Forse è una resistenza all’ingiustizia, al corso sbagliato e mortificante della storia o del vissuto privato. Immagino che io sia mosso dall’intento senz’altro ingenuo di riscattare le vittime col solo nominarle e raccontarle. Al contrario, provo fastidio per i “sereni”, coloro che non hanno avuto (o pretendono di non aver avuto) le vite sconvolte da piccole e grandi tragedie. Questo genere di serenità è, a mio parere, una forma di stupidità; a volte è la maschera di cecità emotive. Ed è insopportabile.
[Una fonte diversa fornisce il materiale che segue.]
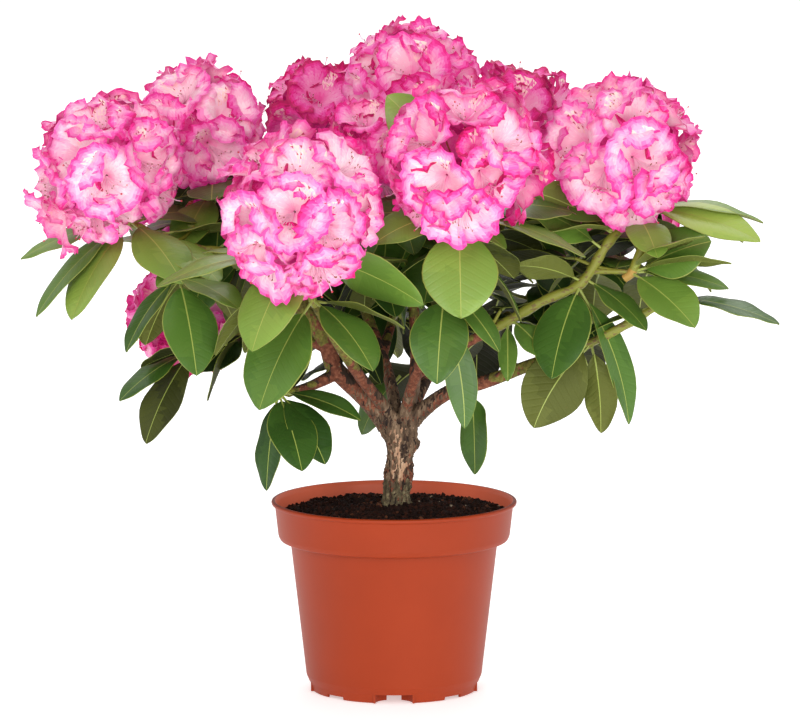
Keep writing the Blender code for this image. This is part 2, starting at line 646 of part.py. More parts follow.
def grow_masses(limbs):
    limb_trees = [object_tree(limb) for limb in limbs]
    paths = twig_paths()
    solids = {mass: [] for mass in MASS_BOUGH}
    trees = {mass: [] for mass in MASS_BOUGH}
    blooms = {mass: [] for mass in MASS_BOUGH}

    def add(mass, solid):
        solids[mass].append(solid)
        trees[mass].append(tree_of(solid))

    for name, mass, *_, truss, radius in SHOOTS:
        path, share = paths[name]
        if truss:
            path = path + [vec(truss)]
            share = share + [1.0]
        slim = [(TWIG_RADII[0] + (TWIG_RADII[1] - TWIG_RADII[0]) * s) * MM for s in share]
        add(mass, tube(path, slim, 3, 0.5))
    for name, mass, *_, truss, radius in SHOOTS:
        if not truss:
            continue
        centre = vec(truss)
        axis = (centre - paths[name][0][-1]).normalized()
        add(mass, truss_solid(centre, axis, radius, centre.x * 9000))
        blooms[mass].append(trees[mass][-1])

    def others(mass):
        return limb_trees + [tree for other, group in trees.items() if other != mass for tree in group]

    blades = {mass: [] for mass in MASS_BOUGH}
    taken = {row[0]: [] for row in SHOOTS}
    mass_of = {row[0]: row[1] for row in SHOOTS}
    for name, where, *shape in POSED_LEAVES:
        base = place_on(*paths[name], where)
        mass = mass_of[name]
        add(mass, leaf_solid(base, *shape))
        blades[mass].append(tree_of(leaf_blade(base, *shape)))
        bearing, dip, *_ = shape
        taken[name].append((bearing, dip, where))

    for name, mass, _, _, count, length, phase, front, steepest, _, _ in SHOOTS:
        path, share = paths[name]
        axis = (path[-1] - path[-2]).normalized()
        run = sum((b - a).length for a, b in zip(path, path[1:]))
        dice = random.Random(name)
        near_whorl = sum(1 for row in taken[name] if row[2] > 0.8)
        wanted = max(0, count - near_whorl)
        side = (Vector((0, -1, 0)) - axis * axis.dot(Vector((0, -1, 0)))).normalized()
        across = axis.cross(side)
        got = 0
        for k in range(count * 4):
            if got >= wanted:
                break
            turn = math.radians(phase + k * GOLDEN)
            rank = got / max(1, wanted - 1)
            lean = math.radians(WHORL_LEAN - WHORL_DROOP * rank)
            out = (side * math.cos(turn) + across * math.sin(turn)) * math.cos(lean) + axis * math.sin(lean)
            bearing = math.degrees(math.atan2(out.x, -out.y))
            dip = WHORL_LEAN + WHORL_DROOP * rank + dice.uniform(-6, 6) - math.degrees(math.asin(out.z))
            dip = max(LEAST_DIP, min(dip, steepest))
            if abs((bearing + 180) % 360 - 180) < front:
                continue
            long = length * (0.86 + 0.2 * dice.random())
            wide = long * (0.45 + 0.08 * dice.random())
            roll = dice.uniform(-22, 22)
            base = place_on(path, share, 1 - (0.001 + WHORL_DEPTH * rank) / run)
            turn_apart, dip_apart = LEAF_APART
            if any(place > 0.8 and abs((seen - bearing + 180) % 360 - 180) < turn_apart and abs(drop - dip) < dip_apart
                   for seen, drop, place in taken[name]):
                continue
            for swing, extra in SWINGS:
                shape = (base, bearing + swing, min(dip + extra, steepest + 6), roll, long, wide)
                if hits(tree_of(leaf_blade(*shape)), blades[mass]):
                    continue
                guard = tree_of(leaf_solid(*shape, grow=GUARD))
                if not hits(guard, blooms[mass]) and not hits(guard, others(mass)):
                    add(mass, leaf_solid(*shape))
                    blades[mass].append(tree_of(leaf_blade(*shape)))
                    taken[name].append((shape[1], shape[2], 1.0))
                    got += 1
                    break
    return solids


def build_masses(limbs):
    solids = grow_masses(limbs)
    flowering = {row[1] for row in SHOOTS if row[-2]}
    for mass, group in solids.items():
        for attempt in range(6):
            dice = random.Random(f"{mass} {attempt}")
            parts = []
            for verts, faces in group:
                nudge = Vector([dice.uniform(-0.04, 0.04) * attempt * MM for _ in range(3)])
                parts.append(mesh_object(mass, [v + nudge for v in verts], in_triangles(faces)))
            body = parts[0]
            if combine(body, parts[1:], "UNION"):
                break
            bpy.data.objects.remove(body, do_unlink=True)
        body.name = mass
        dress(body, BLOSSOM if mass in flowering else LEAF, 30)


build_pot()
build_soil()
build_masses(build_limbs())
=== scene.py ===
import itertools
import math
import random

import bmesh
import bpy
import numpy as np
from mathutils import Matrix, Vector, noise
from mathutils.bvhtree import BVHTree


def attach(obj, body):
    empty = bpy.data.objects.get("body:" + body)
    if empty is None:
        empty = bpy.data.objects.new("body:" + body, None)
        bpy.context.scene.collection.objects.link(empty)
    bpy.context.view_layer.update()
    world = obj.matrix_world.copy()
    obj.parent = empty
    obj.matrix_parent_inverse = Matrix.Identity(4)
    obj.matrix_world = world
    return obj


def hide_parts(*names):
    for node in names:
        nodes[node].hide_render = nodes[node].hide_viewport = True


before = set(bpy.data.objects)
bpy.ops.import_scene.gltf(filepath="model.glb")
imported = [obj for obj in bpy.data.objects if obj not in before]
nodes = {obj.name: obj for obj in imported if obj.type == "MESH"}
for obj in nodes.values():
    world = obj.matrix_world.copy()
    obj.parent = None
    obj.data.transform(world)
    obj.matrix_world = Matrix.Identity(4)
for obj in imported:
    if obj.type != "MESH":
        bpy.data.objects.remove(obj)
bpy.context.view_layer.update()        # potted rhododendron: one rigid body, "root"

MM = 0.001
CLEAR = 0.3
GUARD = 1.2
GOLDEN = 137.5

# Boughs: name, path, first and last radius, in millimetres.
BOUGHS = [
    ("bough_left", [(2, 0, 256), (-28, -6, 289), (-57, -10, 318), (-69, -8, 348), (-104, -10, 392),
                    (-144, -22, 428)], 10.4, 4.4),
    ("bough_right", [(10, 0, 258), (28, -3, 276), (56, -10, 296), (88, -20, 306), (134, -30, 325),
                     (176, -38, 341)], 7.6, 5.0),
    ("bough_front", [(8, -4, 260), (16, -24, 298), (30, -66, 344), (42, -98, 378)], 5.6, 4.0),
    ("bough_front_left", [(2, -4, 260), (-12, -14, 284), (-32, -38, 313), (-56, -94, 358),
                          (-75, -138, 398)], 6.2, 4.0),
    ("bough_centre", [(8, 4, 262), (20, 10, 302), (20, 18, 360), (13, 26, 424), (9, 30, 462)], 6.4, 4.0),
    ("bough_right_upper", [(20, 11, 308), (44, -6, 328), (74, -18, 346), (100, -26, 361)], 5.4, 4.8),
    ("bough_back", [(4, 6, 260), (-6, 36, 306), (-34, 86, 376), (-62, 128, 436), (-71, 143, 460)], 6.2, 3.8),
    ("bough_back_mid", [(-12, 48, 322), (2, 106, 362), (11, 156, 394)], 4.8, 3.8),
    ("bough_back_right", [(10, 6, 260), (36, 40, 308), (80, 90, 386), (104, 116, 436)], 6.0, 3.8),
    ("bough_back_far", [(44, 48, 320), (108, 98, 352), (160, 134, 374), (182, 148, 388)], 4.8, 3.8),
    ("bough_left_back", [(-71, -8, 350), (-92, 20, 388), (-132, 56, 436)], 5.2, 4.0),
    ("bough_left_rear", [(-98, 26, 396), (-134, 98, 402), (-162, 152, 406)], 4.4, 3.8),
    ("bough_left_low", [(-56, -10, 313), (-78, -24, 304), (-97, -33, 299)], 5.4, 4.2),
    ("bough_left_far", [(-64, -8, 336), (-104, 18, 350), (-144, 26, 346)], 4.4, 3.6),
]

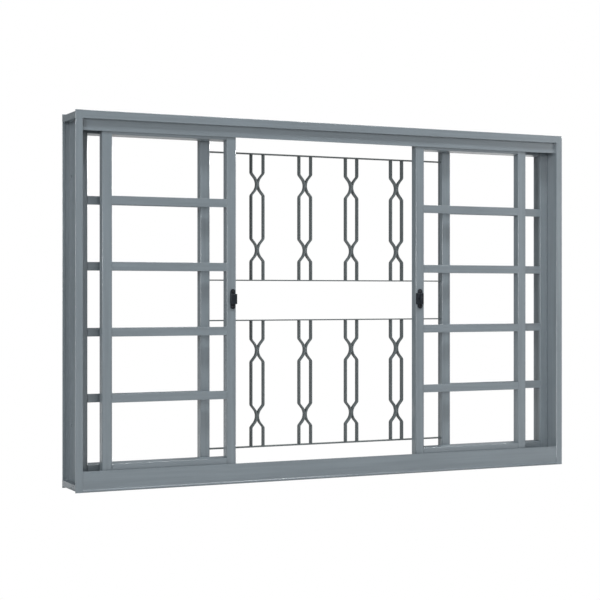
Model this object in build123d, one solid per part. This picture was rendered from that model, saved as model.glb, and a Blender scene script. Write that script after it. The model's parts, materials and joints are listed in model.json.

UNA CITAZIONE DA MIO PADRE LA RIVOLUZIONE
Perché nasca l’uomo nuovo deve morire il vecchio – scriveva Iosif Adolf Vissarionovič nel suo Mein Kampf –, popolo non spaventarti della violenza, la violenza è rivoluzionaria, qui costruiamo il futuro e deve morire l’ebreo, gli si metta un triangolo giallo sulla casacca – scriveva Iosif Adolf Vissarionovič nel suo Mein Kampf – deve morire il kulak, deve morire il nemico di classe, deve morire il nemico del popolo, deve morire l’asociale per motivi ideologici, deve morire l’asociale per motivi biologici, si metta loro un triangolo nero sulla casacca, deve morire l’omosessuale seduttore incallito depravato invertito, gli si metta un triangolo rosa sulla casacca – scriveva Iosif Adolf Vissarionovič nel suo Mein Kampf –: e qui ha il nome di fabbrica dell’uomo nuovo, qui è l’impero dove muoiono slavi, georgiani, ancora ebrei, balcari, salmucchi, ingusci, mescheti, i cechi, gli ucraini, i cosacchi, ancora ebrei, qui tra i rottami, fra la calce bianca e la dolomite, nella fusione del getto d’acciaio crescono nell’altoforno, e creano il monte Iosif Adolf VIssarionovič, i corpi di curdi e ceceni, i tartari di Crimea, i coreani di Vladivostok, i tedeschi del Volga, gli armeni, i lituani, i lettoni , gli estoni, i finlandesi, i polacchi e ancora gli ebrei e sempre gli ebrei, leggiamo in una rara terza edizione del Breve corso di storia.